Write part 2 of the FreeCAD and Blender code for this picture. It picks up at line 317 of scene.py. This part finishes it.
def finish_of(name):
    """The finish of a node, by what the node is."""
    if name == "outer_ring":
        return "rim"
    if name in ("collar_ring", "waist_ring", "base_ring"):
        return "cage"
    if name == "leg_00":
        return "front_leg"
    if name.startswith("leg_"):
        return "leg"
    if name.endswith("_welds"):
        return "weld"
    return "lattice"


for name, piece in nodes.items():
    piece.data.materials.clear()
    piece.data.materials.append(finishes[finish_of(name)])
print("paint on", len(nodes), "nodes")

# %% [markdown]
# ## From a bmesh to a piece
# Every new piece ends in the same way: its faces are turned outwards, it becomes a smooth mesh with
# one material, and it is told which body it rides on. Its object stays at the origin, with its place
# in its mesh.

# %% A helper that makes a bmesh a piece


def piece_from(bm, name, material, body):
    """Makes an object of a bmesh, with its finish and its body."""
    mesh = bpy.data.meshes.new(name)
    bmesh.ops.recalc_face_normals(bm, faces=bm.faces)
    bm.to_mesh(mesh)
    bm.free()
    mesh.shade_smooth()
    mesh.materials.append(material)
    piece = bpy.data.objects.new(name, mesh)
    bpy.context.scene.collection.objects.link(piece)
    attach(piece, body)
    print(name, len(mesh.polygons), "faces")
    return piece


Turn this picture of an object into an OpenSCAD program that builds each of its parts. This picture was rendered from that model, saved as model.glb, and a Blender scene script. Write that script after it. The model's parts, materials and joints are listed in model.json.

_ _ _ _ _

Beginning at the line that holds "attach(piece, body)", reproduce each line of the records above down to and including the last one.

    attach(piece, body)
    print(name, len(mesh.polygons), "faces")
    return piece


Turn this picture of an object into an OpenSCAD program that builds each of its parts. This picture was rendered from that model, saved as model.glb, and a Blender scene script. Write that script after it. The model's parts, materials and joints are listed in model.json.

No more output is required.